**PROMPT**
Reproduce the material in full, exactly as written.

**STORED ROWS**
───

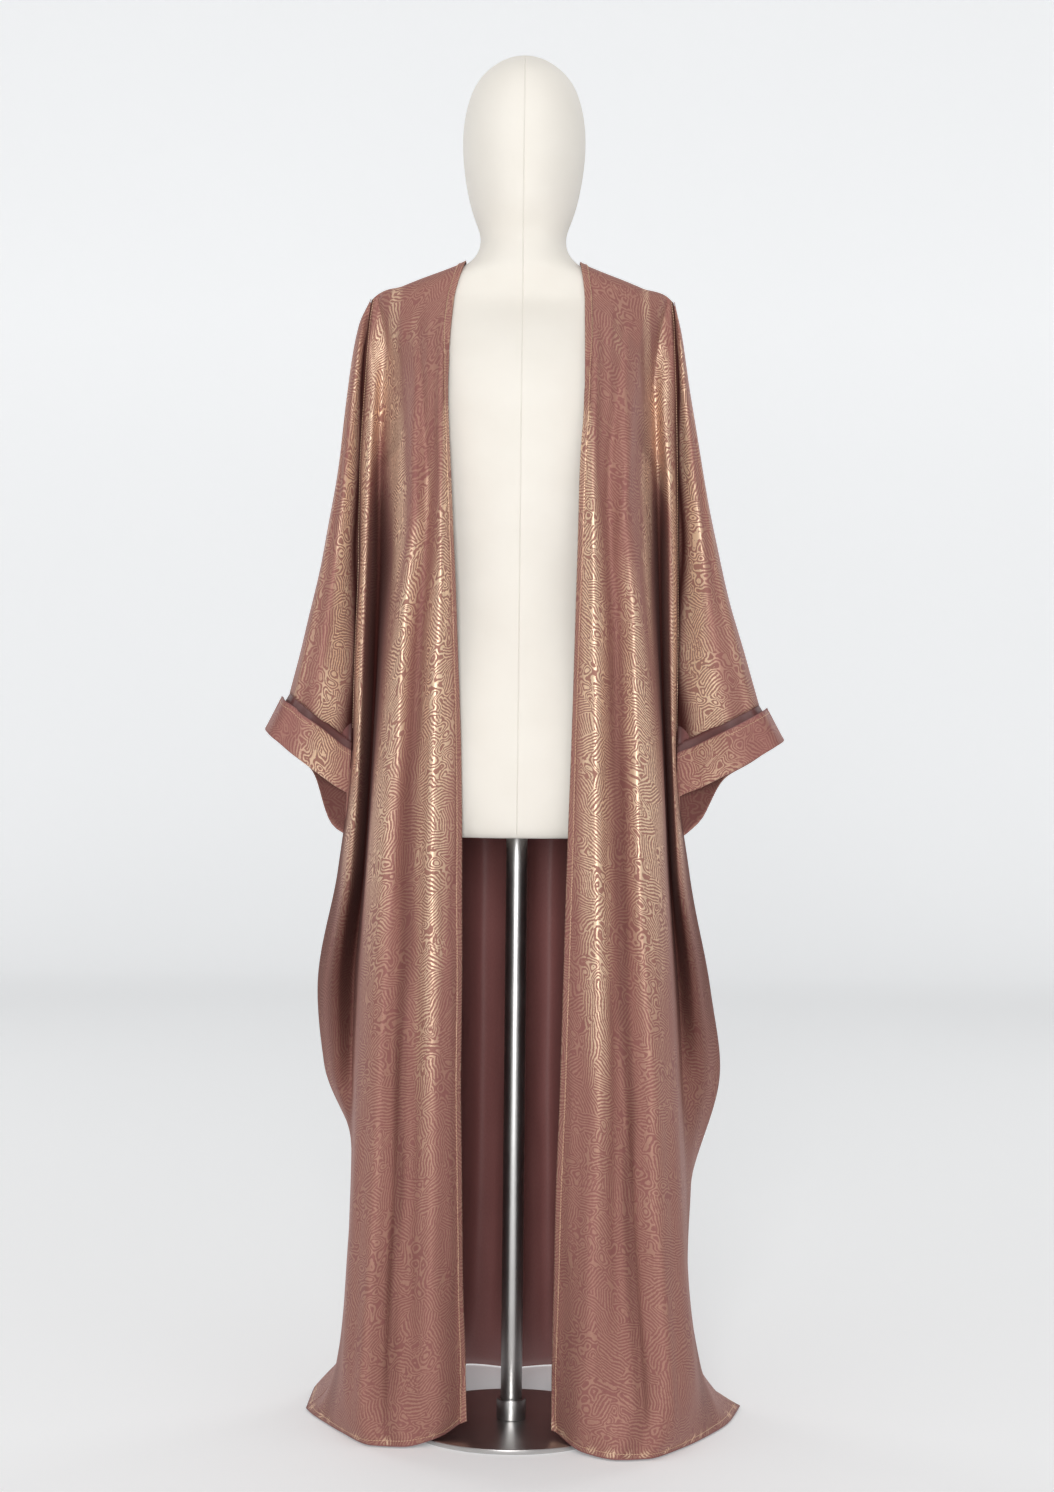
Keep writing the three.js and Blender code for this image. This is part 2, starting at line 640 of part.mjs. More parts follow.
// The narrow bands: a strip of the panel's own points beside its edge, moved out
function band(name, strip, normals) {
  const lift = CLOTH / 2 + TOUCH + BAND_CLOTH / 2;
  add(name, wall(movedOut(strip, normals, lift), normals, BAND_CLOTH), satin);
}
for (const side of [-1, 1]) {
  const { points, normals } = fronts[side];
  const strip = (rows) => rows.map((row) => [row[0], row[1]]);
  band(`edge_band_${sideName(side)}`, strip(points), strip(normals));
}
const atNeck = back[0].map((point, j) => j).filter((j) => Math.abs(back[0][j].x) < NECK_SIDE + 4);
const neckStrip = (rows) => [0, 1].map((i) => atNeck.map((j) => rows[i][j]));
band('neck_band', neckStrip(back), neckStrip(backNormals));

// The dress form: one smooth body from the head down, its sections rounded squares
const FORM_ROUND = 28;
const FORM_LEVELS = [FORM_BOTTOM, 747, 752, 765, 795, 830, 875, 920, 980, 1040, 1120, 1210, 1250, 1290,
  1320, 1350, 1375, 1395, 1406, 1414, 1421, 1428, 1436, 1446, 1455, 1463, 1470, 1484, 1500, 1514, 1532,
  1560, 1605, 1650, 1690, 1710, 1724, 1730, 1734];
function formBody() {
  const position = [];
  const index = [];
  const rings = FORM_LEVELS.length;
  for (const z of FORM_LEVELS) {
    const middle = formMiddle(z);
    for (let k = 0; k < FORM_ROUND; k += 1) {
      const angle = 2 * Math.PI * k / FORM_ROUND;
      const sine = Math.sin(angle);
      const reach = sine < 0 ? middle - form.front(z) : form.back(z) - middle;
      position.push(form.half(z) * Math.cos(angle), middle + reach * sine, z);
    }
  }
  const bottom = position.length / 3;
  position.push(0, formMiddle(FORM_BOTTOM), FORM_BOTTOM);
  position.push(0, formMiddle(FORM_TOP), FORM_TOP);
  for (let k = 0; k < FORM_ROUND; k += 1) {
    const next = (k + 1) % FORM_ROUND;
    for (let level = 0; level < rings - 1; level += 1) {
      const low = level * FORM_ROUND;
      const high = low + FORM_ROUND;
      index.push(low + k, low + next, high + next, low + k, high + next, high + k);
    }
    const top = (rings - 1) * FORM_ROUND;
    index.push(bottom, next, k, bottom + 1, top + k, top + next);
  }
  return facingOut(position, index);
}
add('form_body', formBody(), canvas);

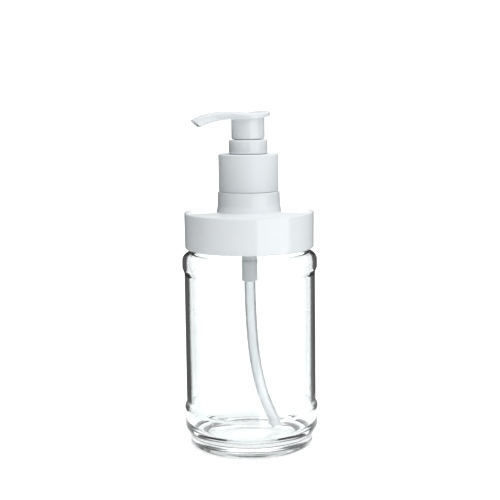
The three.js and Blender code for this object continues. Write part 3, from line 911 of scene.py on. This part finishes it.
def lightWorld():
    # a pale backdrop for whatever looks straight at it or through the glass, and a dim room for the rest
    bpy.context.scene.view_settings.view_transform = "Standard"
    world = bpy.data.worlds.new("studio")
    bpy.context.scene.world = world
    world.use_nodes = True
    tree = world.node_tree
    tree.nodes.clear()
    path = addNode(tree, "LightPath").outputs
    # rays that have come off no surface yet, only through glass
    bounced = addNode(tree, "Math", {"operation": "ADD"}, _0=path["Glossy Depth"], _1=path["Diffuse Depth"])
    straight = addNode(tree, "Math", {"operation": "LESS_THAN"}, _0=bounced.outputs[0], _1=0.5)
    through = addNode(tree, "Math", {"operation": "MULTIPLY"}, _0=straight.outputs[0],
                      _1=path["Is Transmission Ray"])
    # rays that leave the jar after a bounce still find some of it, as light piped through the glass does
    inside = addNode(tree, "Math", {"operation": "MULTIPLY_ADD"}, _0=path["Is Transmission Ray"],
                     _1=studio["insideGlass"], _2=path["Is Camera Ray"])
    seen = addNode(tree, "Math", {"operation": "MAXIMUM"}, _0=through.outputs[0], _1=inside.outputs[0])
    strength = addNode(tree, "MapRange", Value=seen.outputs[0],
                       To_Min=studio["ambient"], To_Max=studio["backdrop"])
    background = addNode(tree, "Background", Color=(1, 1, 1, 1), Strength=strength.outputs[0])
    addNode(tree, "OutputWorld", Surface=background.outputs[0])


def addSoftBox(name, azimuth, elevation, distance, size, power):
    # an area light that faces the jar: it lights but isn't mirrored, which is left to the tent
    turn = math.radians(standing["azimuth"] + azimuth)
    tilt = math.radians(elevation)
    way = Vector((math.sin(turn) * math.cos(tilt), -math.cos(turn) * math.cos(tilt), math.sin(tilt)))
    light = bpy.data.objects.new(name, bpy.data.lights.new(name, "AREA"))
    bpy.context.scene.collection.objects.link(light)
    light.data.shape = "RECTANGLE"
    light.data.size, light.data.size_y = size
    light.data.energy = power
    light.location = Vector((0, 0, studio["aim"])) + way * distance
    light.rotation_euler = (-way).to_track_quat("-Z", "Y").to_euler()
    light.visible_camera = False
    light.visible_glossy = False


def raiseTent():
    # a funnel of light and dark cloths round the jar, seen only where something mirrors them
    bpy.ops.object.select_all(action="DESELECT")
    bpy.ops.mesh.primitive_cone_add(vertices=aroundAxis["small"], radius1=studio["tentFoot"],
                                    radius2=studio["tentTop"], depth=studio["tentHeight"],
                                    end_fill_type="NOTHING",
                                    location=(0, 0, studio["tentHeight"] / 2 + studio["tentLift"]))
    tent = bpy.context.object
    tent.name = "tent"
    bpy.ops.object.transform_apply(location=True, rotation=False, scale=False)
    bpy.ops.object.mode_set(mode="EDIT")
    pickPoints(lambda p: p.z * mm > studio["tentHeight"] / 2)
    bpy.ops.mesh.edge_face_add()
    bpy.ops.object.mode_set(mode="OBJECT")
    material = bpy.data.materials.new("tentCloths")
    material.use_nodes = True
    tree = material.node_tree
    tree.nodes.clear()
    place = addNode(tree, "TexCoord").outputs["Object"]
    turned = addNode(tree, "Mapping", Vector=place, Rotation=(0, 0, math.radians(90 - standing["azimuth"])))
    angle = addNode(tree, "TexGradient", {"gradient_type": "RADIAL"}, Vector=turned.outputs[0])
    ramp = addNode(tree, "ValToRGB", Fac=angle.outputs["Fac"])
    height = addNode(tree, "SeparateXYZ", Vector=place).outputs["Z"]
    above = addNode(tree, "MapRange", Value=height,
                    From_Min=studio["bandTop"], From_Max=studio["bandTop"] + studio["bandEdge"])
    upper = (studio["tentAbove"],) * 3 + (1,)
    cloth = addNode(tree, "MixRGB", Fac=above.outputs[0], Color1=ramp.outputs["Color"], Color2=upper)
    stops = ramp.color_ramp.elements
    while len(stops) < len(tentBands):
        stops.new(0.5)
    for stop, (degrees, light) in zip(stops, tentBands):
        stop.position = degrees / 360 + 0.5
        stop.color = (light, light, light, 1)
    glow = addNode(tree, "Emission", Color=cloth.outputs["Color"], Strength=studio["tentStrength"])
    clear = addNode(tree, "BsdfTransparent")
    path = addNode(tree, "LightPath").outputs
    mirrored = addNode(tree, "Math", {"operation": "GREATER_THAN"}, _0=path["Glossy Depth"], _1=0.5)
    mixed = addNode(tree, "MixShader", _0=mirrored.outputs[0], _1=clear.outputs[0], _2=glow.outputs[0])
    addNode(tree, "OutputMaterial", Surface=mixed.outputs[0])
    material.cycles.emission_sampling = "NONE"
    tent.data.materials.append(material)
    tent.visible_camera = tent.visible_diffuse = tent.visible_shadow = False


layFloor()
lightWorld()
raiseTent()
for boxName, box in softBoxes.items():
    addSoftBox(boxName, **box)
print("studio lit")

───

**FINISHED EXERCISE**
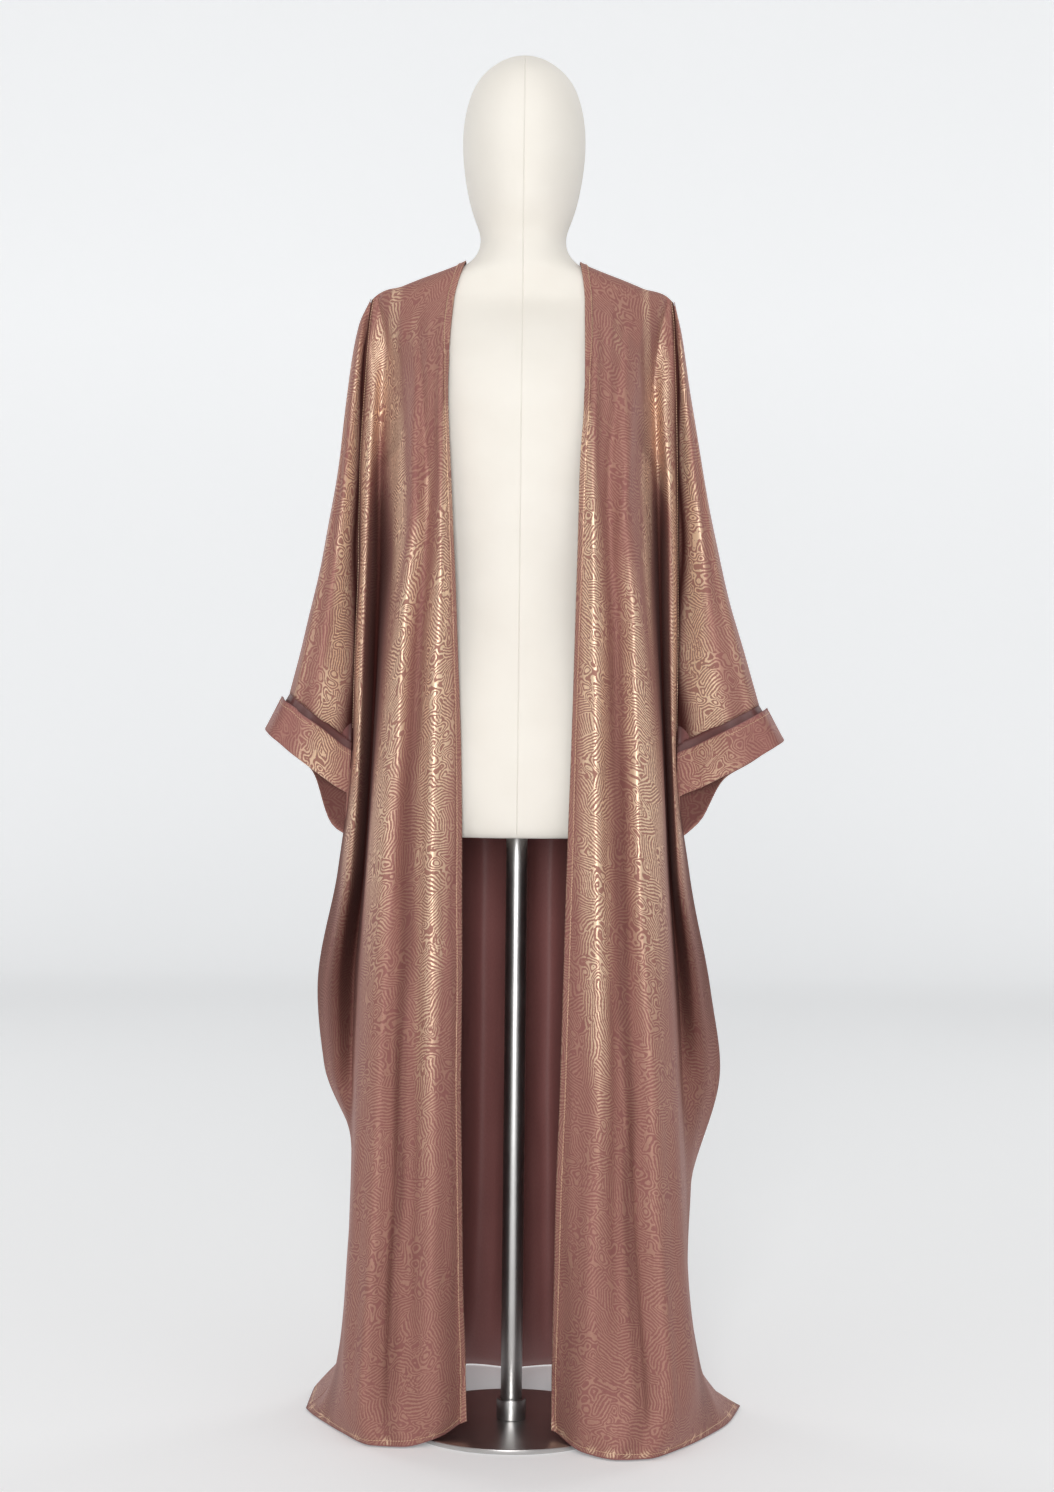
Keep writing the three.js and Blender code for this image. This is part 2, starting at line 640 of part.mjs. More parts follow.
// The narrow bands: a strip of the panel's own points beside its edge, moved out
function band(name, strip, normals) {
  const lift = CLOTH / 2 + TOUCH + BAND_CLOTH / 2;
  add(name, wall(movedOut(strip, normals, lift), normals, BAND_CLOTH), satin);
}
for (const side of [-1, 1]) {
  const { points, normals } = fronts[side];
  const strip = (rows) => rows.map((row) => [row[0], row[1]]);
  band(`edge_band_${sideName(side)}`, strip(points), strip(normals));
}
const atNeck = back[0].map((point, j) => j).filter((j) => Math.abs(back[0][j].x) < NECK_SIDE + 4);
const neckStrip = (rows) => [0, 1].map((i) => atNeck.map((j) => rows[i][j]));
band('neck_band', neckStrip(back), neckStrip(backNormals));

// The dress form: one smooth body from the head down, its sections rounded squares
const FORM_ROUND = 28;
const FORM_LEVELS = [FORM_BOTTOM, 747, 752, 765, 795, 830, 875, 920, 980, 1040, 1120, 1210, 1250, 1290,
  1320, 1350, 1375, 1395, 1406, 1414, 1421, 1428, 1436, 1446, 1455, 1463, 1470, 1484, 1500, 1514, 1532,
  1560, 1605, 1650, 1690, 1710, 1724, 1730, 1734];
function formBody() {
  const position = [];
  const index = [];
  const rings = FORM_LEVELS.length;
  for (const z of FORM_LEVELS) {
    const middle = formMiddle(z);
    for (let k = 0; k < FORM_ROUND; k += 1) {
      const angle = 2 * Math.PI * k / FORM_ROUND;
      const sine = Math.sin(angle);
      const reach = sine < 0 ? middle - form.front(z) : form.back(z) - middle;
      position.push(form.half(z) * Math.cos(angle), middle + reach * sine, z);
    }
  }
  const bottom = position.length / 3;
  position.push(0, formMiddle(FORM_BOTTOM), FORM_BOTTOM);
  position.push(0, formMiddle(FORM_TOP), FORM_TOP);
  for (let k = 0; k < FORM_ROUND; k += 1) {
    const next = (k + 1) % FORM_ROUND;
    for (let level = 0; level < rings - 1; level += 1) {
      const low = level * FORM_ROUND;
      const high = low + FORM_ROUND;
      index.push(low + k, low + next, high + next, low + k, high + next, high + k);
    }
    const top = (rings - 1) * FORM_ROUND;
    index.push(bottom, next, k, bottom + 1, top + k, top + next);
  }
  return facingOut(position, index);
}
add('form_body', formBody(), canvas);

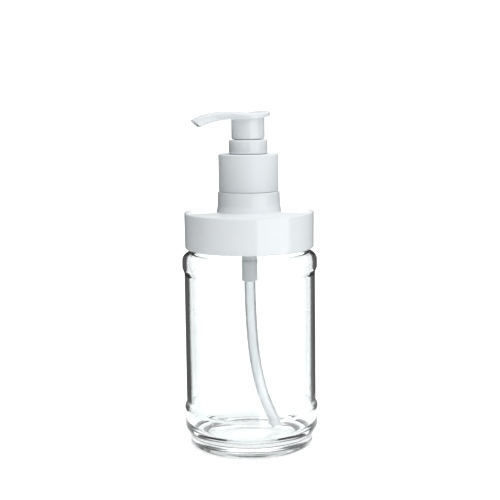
The three.js and Blender code for this object continues. Write part 3, from line 911 of scene.py on. This part finishes it.
def lightWorld():
    # a pale backdrop for whatever looks straight at it or through the glass, and a dim room for the rest
    bpy.context.scene.view_settings.view_transform = "Standard"
    world = bpy.data.worlds.new("studio")
    bpy.context.scene.world = world
    world.use_nodes = True
    tree = world.node_tree
    tree.nodes.clear()
    path = addNode(tree, "LightPath").outputs
    # rays that have come off no surface yet, only through glass
    bounced = addNode(tree, "Math", {"operation": "ADD"}, _0=path["Glossy Depth"], _1=path["Diffuse Depth"])
    straight = addNode(tree, "Math", {"operation": "LESS_THAN"}, _0=bounced.outputs[0], _1=0.5)
    through = addNode(tree, "Math", {"operation": "MULTIPLY"}, _0=straight.outputs[0],
                      _1=path["Is Transmission Ray"])
    # rays that leave the jar after a bounce still find some of it, as light piped through the glass does
    inside = addNode(tree, "Math", {"operation": "MULTIPLY_ADD"}, _0=path["Is Transmission Ray"],
                     _1=studio["insideGlass"], _2=path["Is Camera Ray"])
    seen = addNode(tree, "Math", {"operation": "MAXIMUM"}, _0=through.outputs[0], _1=inside.outputs[0])
    strength = addNode(tree, "MapRange", Value=seen.outputs[0],
                       To_Min=studio["ambient"], To_Max=studio["backdrop"])
    background = addNode(tree, "Background", Color=(1, 1, 1, 1), Strength=strength.outputs[0])
    addNode(tree, "OutputWorld", Surface=background.outputs[0])


def addSoftBox(name, azimuth, elevation, distance, size, power):
    # an area light that faces the jar: it lights but isn't mirrored, which is left to the tent
    turn = math.radians(standing["azimuth"] + azimuth)
    tilt = math.radians(elevation)
    way = Vector((math.sin(turn) * math.cos(tilt), -math.cos(turn) * math.cos(tilt), math.sin(tilt)))
    light = bpy.data.objects.new(name, bpy.data.lights.new(name, "AREA"))
    bpy.context.scene.collection.objects.link(light)
    light.data.shape = "RECTANGLE"
    light.data.size, light.data.size_y = size
    light.data.energy = power
    light.location = Vector((0, 0, studio["aim"])) + way * distance
    light.rotation_euler = (-way).to_track_quat("-Z", "Y").to_euler()
    light.visible_camera = False
    light.visible_glossy = False


def raiseTent():
    # a funnel of light and dark cloths round the jar, seen only where something mirrors them
    bpy.ops.object.select_all(action="DESELECT")
    bpy.ops.mesh.primitive_cone_add(vertices=aroundAxis["small"], radius1=studio["tentFoot"],
                                    radius2=studio["tentTop"], depth=studio["tentHeight"],
                                    end_fill_type="NOTHING",
                                    location=(0, 0, studio["tentHeight"] / 2 + studio["tentLift"]))
    tent = bpy.context.object
    tent.name = "tent"
    bpy.ops.object.transform_apply(location=True, rotation=False, scale=False)
    bpy.ops.object.mode_set(mode="EDIT")
    pickPoints(lambda p: p.z * mm > studio["tentHeight"] / 2)
    bpy.ops.mesh.edge_face_add()
    bpy.ops.object.mode_set(mode="OBJECT")
    material = bpy.data.materials.new("tentCloths")
    material.use_nodes = True
    tree = material.node_tree
    tree.nodes.clear()
    place = addNode(tree, "TexCoord").outputs["Object"]
    turned = addNode(tree, "Mapping", Vector=place, Rotation=(0, 0, math.radians(90 - standing["azimuth"])))
    angle = addNode(tree, "TexGradient", {"gradient_type": "RADIAL"}, Vector=turned.outputs[0])
    ramp = addNode(tree, "ValToRGB", Fac=angle.outputs["Fac"])
    height = addNode(tree, "SeparateXYZ", Vector=place).outputs["Z"]
    above = addNode(tree, "MapRange", Value=height,
                    From_Min=studio["bandTop"], From_Max=studio["bandTop"] + studio["bandEdge"])
    upper = (studio["tentAbove"],) * 3 + (1,)
    cloth = addNode(tree, "MixRGB", Fac=above.outputs[0], Color1=ramp.outputs["Color"], Color2=upper)
    stops = ramp.color_ramp.elements
    while len(stops) < len(tentBands):
        stops.new(0.5)
    for stop, (degrees, light) in zip(stops, tentBands):
        stop.position = degrees / 360 + 0.5
        stop.color = (light, light, light, 1)
    glow = addNode(tree, "Emission", Color=cloth.outputs["Color"], Strength=studio["tentStrength"])
    clear = addNode(tree, "BsdfTransparent")
    path = addNode(tree, "LightPath").outputs
    mirrored = addNode(tree, "Math", {"operation": "GREATER_THAN"}, _0=path["Glossy Depth"], _1=0.5)
    mixed = addNode(tree, "MixShader", _0=mirrored.outputs[0], _1=clear.outputs[0], _2=glow.outputs[0])
    addNode(tree, "OutputMaterial", Surface=mixed.outputs[0])
    material.cycles.emission_sampling = "NONE"
    tent.data.materials.append(material)
    tent.visible_camera = tent.visible_diffuse = tent.visible_shadow = False


layFloor()
lightWorld()
raiseTent()
for boxName, box in softBoxes.items():
    addSoftBox(boxName, **box)
print("studio lit")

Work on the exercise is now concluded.